"One day a wind blew through the Ingleside garden... the first
wind of autumn. All at once the summer had grown old. The turn
of the season had come."
—
L.M. Montgomery, Canadian author (1874-1942), "Anne of
Ingleside"
Change.
The dramatic change of seasons. This is the reason many of us living
in New England don't indulge in California dreaming.
There's
also the daily change from day to night; can't avoid that by moving
to Florida. It can be minimized by moving to the Arctic or
Antarctica where you'll sit it in the icy dark for months,
meditating on the permafrost, waiting for the change to months of
midnight sun.
These
are cyclical changes, which follow a repeating pattern that melds
into a much larger pattern of climate change from ice age to warming
and back again, with species evolving or becoming extinct.
Extinction is a permanent change.
If the
Large Hadron Collider creates a miniature black hole that grows to
suck up Switzerland, then Earth, then our solar system — that would
probably mean a permanent change in our lifestyle.
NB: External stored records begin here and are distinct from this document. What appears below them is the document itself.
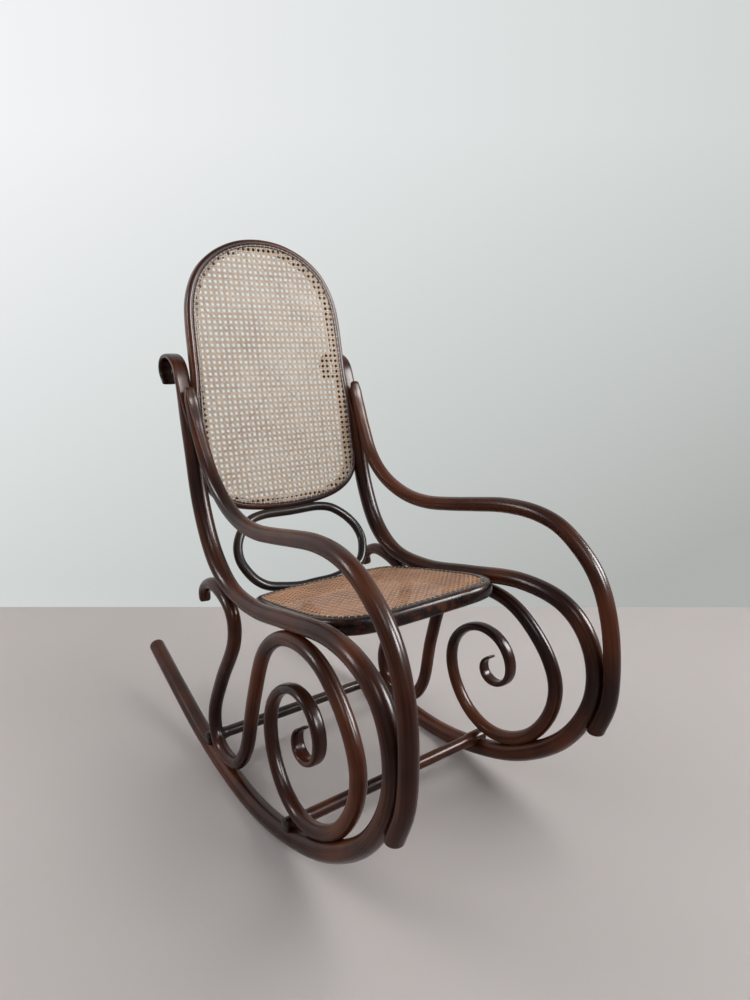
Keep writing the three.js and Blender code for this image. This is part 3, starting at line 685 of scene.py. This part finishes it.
# %% A bead with its loops
def bead(name, node, line, length, inward, place):
    section = [(inward + BINDER_WIDE * (0.5 - 0.5 * np.cos(a)),
                -(BEAD_FLOOR + BEAD_RISE * BINDER_HIGH * np.sin(a))) for a in ARCH]
    edge = swept(name, line, length, section, place)
    count = round(length / MESH_PITCH)
    ahead = unit(np.roll(line, -1, 0) - np.roll(line, 1, 0))
    middle = set_in(line, inward + BINDER_WIDE / 2) + np.array([0, 0, BEAD_FLOOR])
    spots = np.linspace(0, len(line), count, endpoint=False).astype(int)
    made = [loop(middle[i], ahead[i], number) for number, i in enumerate(spots)]
    loops = make_piece(name + "_loops", *laid_together(made), place)
    print(name, "has", count, "loops")
    return dress(edge, node), dress(loops, node)


back_bead, back_loops = bead("back_bead", "back_binder", back_line, back_length,
                             BACK_RIM_WIDE / 2 + GAP, back_place)
seat_bead, seat_loops = bead("seat_bead", "seat_binder", seat_line, seat_length,
                             SEAT_RIM_WIDE / 2 + GAP, seat_place)

# %% [markdown]
# ## Materials: small helpers
#
# A material in Blender is a graph of nodes. Short helpers keep the graphs easy to read: one adds
# a node, with its settings and with what feeds its sockets, one makes a group, and one places a
# group in a material with that material's own values.

# %% Nodes and groups
def feed(tree, node, sockets):
    """Link what comes from another node, and set what is a plain value."""
    for label, source in sockets.items():
        if isinstance(source, bpy.types.NodeSocket):
            tree.links.new(source, node.inputs[label])
        else:
            node.inputs[label].default_value = source


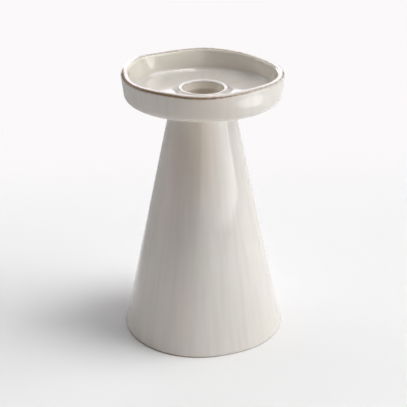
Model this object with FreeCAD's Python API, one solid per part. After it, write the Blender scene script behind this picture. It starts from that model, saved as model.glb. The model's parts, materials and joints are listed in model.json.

Scientists tell us that this can't happen because a miniature black
hole isn't possible. But how do they know? It took them ages to
discover the larger black holes; how do they know they weren't small
once, before they sucked up entire solar systems that we can't see
now?
Change
the channel, change the menu, change the oil.
Recognizing that things are going wrong, we demand change; then,
shortly thereafter, begin talking about the good old days to anyone
who will listen.
My point
being: Isn't it obvious that using "change" as the focus of a
political campaign is meaningless? Why has this year's presidential
race come down to a debate about which one is really about "change"?
No matter who wins, winter will come, night follows day, change
happens. But do things actually get better in the United States of
America?
People
my age grew up in a Cold War that changed to a War on Terror against
Islamic extremists. Now Russia is becoming a problem again. Peace
would be a nice change, which both nature and history indicate isn't
going to happen.
Which
candidates can best deal with the ongoing reality of aggression,
lust for power, and evil empires?
There
were always economic cycles, boom to bust, growth to recession and
sometimes depression, local and global. Is what is happening this
week so different? Aren't the rules of economics basically
unchangeable? For example, don't spend more than you earn or can't
afford to repay if you borrow — whether you are an individual or a
government. Which candidates, at the federal, state, and local
levels, can grasp the concept of fiscal responsibility?
So the
federal government, having created the mortgage default problem
during the Carter administration by forcing banks to give mortgages
to the poor, is bailing out some of the financial institutions with
money that it doesn't have, because some of the institutions are
"too big to be allowed to fail." How big will the national debt get
before the government fails?
At the
state/local level, the public employee benefit systems must be
changed before communities gets sucked into the black hole of
bankruptcy. According to
pensiontsunami.com, "the city of Vallejo, Calif., declared
bankruptcy in May, partly because it had granted police and
firefighters six-figure pensions that kicked in at age 50." Similar
change will be coming to a commonwealth near you unless
Massachusetts gets control over its public employee unions.
A good
place to start is with Governor Patrick's beginner proposal to
replace some police details with civilian flagmen like those used in
all other states. At this week's hearing held by the Secretary of
Transportation, police unions angrily supported the status quo,
while two unintimidated men — Jim Stergios of the
Pioneer
Institute and David Tuerck of the
Beacon Hill
Institute — supported the governor's plan for change that
reflects the common sense of most citizens. I'm sure I'm not the
only one who saw a detail cop watching a hole being dug in the
middle of an empty parking lot at the Northshore Mall last week!
Tuerck
was hissed and booed, and Stergios was told that he would be
responsible for the first death at a construction site after detail
cops are removed. Neither man backed down, and I don't think
Governor Patrick will either. Good for them.
Meanwhile, some local police unions are trying to intimidate mayors
and selectmen into quickly signing contracts that include paid
details that can't be nullified by the new regulations — unless
those communities eventually declare bankruptcy due to extraordinary
employee health insurance and pension benefits.
Sensing
a public mood for it, candidates and leaders will pledge change,
even knowing they face systemic attachment to the status quo in both
Washington and on Beacon Hill. All of us, leaders and voters alike,
need a clear understanding of the immutable laws of human nature and
of economic principles before we determine which changes are good.
One
thing is sure: "Business as usual" has grown old. This fall, if
voters want a better country and a better commonwealth, they need to
fan the winds of positive change themselves.